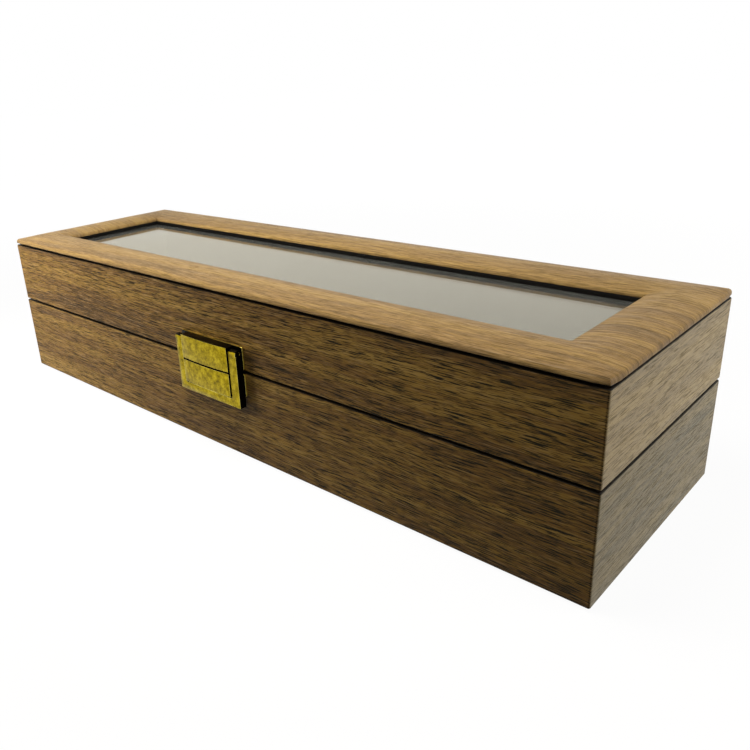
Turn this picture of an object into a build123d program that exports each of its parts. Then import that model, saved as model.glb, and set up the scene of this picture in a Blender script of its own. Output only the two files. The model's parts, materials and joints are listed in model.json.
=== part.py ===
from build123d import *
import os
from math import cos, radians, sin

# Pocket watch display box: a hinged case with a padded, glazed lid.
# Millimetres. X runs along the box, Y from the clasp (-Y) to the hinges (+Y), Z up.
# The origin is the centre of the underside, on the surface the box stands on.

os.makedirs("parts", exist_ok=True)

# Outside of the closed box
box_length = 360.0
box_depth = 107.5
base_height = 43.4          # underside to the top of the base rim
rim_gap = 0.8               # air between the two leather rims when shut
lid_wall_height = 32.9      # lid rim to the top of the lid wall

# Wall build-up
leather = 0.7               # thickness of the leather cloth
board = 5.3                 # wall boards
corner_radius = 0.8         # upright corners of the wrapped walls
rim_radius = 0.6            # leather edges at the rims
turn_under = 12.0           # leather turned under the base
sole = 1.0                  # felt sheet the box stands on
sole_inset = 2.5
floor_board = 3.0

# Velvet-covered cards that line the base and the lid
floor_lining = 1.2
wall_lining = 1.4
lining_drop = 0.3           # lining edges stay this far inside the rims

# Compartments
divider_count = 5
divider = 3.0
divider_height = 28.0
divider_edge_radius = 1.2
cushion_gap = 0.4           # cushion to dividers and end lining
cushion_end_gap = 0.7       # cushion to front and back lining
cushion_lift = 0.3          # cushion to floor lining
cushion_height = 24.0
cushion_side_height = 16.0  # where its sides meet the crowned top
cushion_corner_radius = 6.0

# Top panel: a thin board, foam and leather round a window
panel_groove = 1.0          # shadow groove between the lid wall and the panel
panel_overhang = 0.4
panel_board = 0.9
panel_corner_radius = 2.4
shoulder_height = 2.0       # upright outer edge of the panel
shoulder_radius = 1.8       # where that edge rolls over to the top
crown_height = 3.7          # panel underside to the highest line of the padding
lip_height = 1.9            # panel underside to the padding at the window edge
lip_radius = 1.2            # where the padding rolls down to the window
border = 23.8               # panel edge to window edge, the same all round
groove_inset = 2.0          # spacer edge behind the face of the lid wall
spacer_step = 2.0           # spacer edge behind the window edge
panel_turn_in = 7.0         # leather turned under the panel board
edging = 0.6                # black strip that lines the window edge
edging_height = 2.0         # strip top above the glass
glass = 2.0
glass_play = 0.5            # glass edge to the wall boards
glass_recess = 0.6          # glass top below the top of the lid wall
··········
* _Problem statement_: Output the listing above word for word.

* _Response to the exercise_:
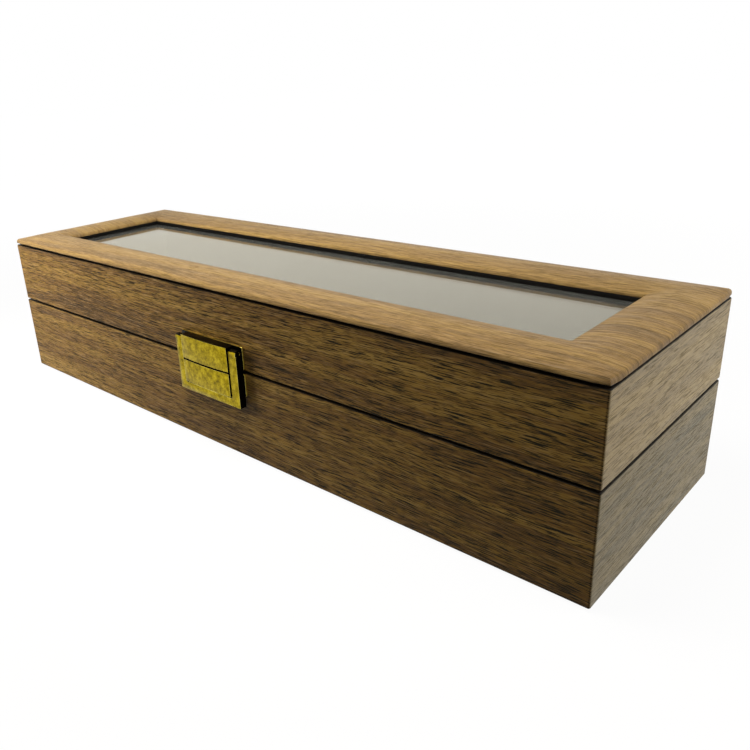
Turn this picture of an object into a build123d program that exports each of its parts. Then import that model, saved as model.glb, and set up the scene of this picture in a Blender script of its own. Output only the two files. The model's parts, materials and joints are listed in model.json.
=== part.py ===
from build123d import *
import os
from math import cos, radians, sin

# Pocket watch display box: a hinged case with a padded, glazed lid.
# Millimetres. X runs along the box, Y from the clasp (-Y) to the hinges (+Y), Z up.
# The origin is the centre of the underside, on the surface the box stands on.

os.makedirs("parts", exist_ok=True)

# Outside of the closed box
box_length = 360.0
box_depth = 107.5
base_height = 43.4          # underside to the top of the base rim
rim_gap = 0.8               # air between the two leather rims when shut
lid_wall_height = 32.9      # lid rim to the top of the lid wall

# Wall build-up
leather = 0.7               # thickness of the leather cloth
board = 5.3                 # wall boards
corner_radius = 0.8         # upright corners of the wrapped walls
rim_radius = 0.6            # leather edges at the rims
turn_under = 12.0           # leather turned under the base
sole = 1.0                  # felt sheet the box stands on
sole_inset = 2.5
floor_board = 3.0

# Velvet-covered cards that line the base and the lid
floor_lining = 1.2
wall_lining = 1.4
lining_drop = 0.3           # lining edges stay this far inside the rims

# Compartments
divider_count = 5
divider = 3.0
divider_height = 28.0
divider_edge_radius = 1.2
cushion_gap = 0.4           # cushion to dividers and end lining
cushion_end_gap = 0.7       # cushion to front and back lining
cushion_lift = 0.3          # cushion to floor lining
cushion_height = 24.0
cushion_side_height = 16.0  # where its sides meet the crowned top
cushion_corner_radius = 6.0

# Top panel: a thin board, foam and leather round a window
panel_groove = 1.0          # shadow groove between the lid wall and the panel
panel_overhang = 0.4
panel_board = 0.9
panel_corner_radius = 2.4
shoulder_height = 2.0       # upright outer edge of the panel
shoulder_radius = 1.8       # where that edge rolls over to the top
crown_height = 3.7          # panel underside to the highest line of the padding
lip_height = 1.9            # panel underside to the padding at the window edge
lip_radius = 1.2            # where the padding rolls down to the window
border = 23.8               # panel edge to window edge, the same all round
groove_inset = 2.0          # spacer edge behind the face of the lid wall
spacer_step = 2.0           # spacer edge behind the window edge
panel_turn_in = 7.0         # leather turned under the panel board
edging = 0.6                # black strip that lines the window edge
edging_height = 2.0         # strip top above the glass
glass = 2.0
glass_play = 0.5            # glass edge to the wall boards
glass_recess = 0.6          # glass top below the top of the lid wall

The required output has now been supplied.